Galileo's notions about the constitution of matter emerge in his Discourses on Two New Sciences of 1638. In his discussion of cohesion--what holds matter together--he puts forward the notion that objects are made up of an infinite number of infinitely small particles held together by an infinite number of small vacua. He did not go beyond this point, but it is clear that this "atomism" is almost exclusively mathematical.
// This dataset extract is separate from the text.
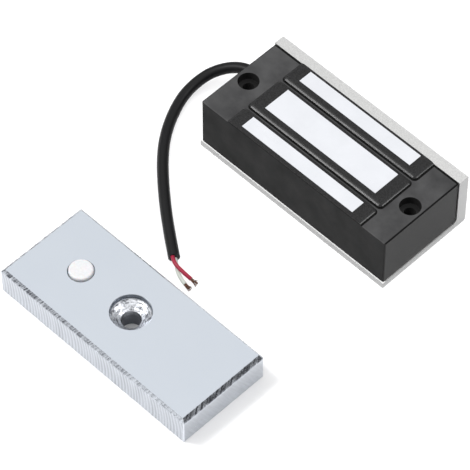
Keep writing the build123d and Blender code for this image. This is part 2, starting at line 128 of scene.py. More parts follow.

Sources: For a synoptic discussion of the doctrines of Leucippus and Democritus, as well as for Aristotle's criticism of them, see G. E. R. Lloyd, Early Greek science: Thales to Aristotle (London: Chatto & Windus; New York, W. W. Norton, 1970). For the surviving writings of Epicurus, see Epicurus, the Extant Remains, tr. Cyril Bailey (Hildesheim, New York: G. Olms, 1970). Lucretius, De Rerum Natura is available in many good translations; Lucretius on the nature of the universe, tr. R. E. Latham (Harmondsworth: Penguin Books, 1951) is the most popular version. For an overview of the development of atomism in early modern Europe, see Robert H. Kargon, Atomism in England from Harriot to Newton (Oxford: Clarendon Press, 1966). For Galileo and atomism, see Pietro Redondi, Galileo Heretic, tr. Raymond Rosenthal (Princeton: Princeton University Press, 1987). For Galileo's discussion of vacua and particles, see Two New Sciences, tr. Stillman Drake (Madison: University of Wisconsin Press, 1974), pp. 19-34. For the passage on atoms in Galileo's Assayer, see Stillman Drake and C.D. O'Malley, The Controversey over the Comets of 1618 (Philadelphia: University of Pennsylvania Press,1960), pp. 310-311.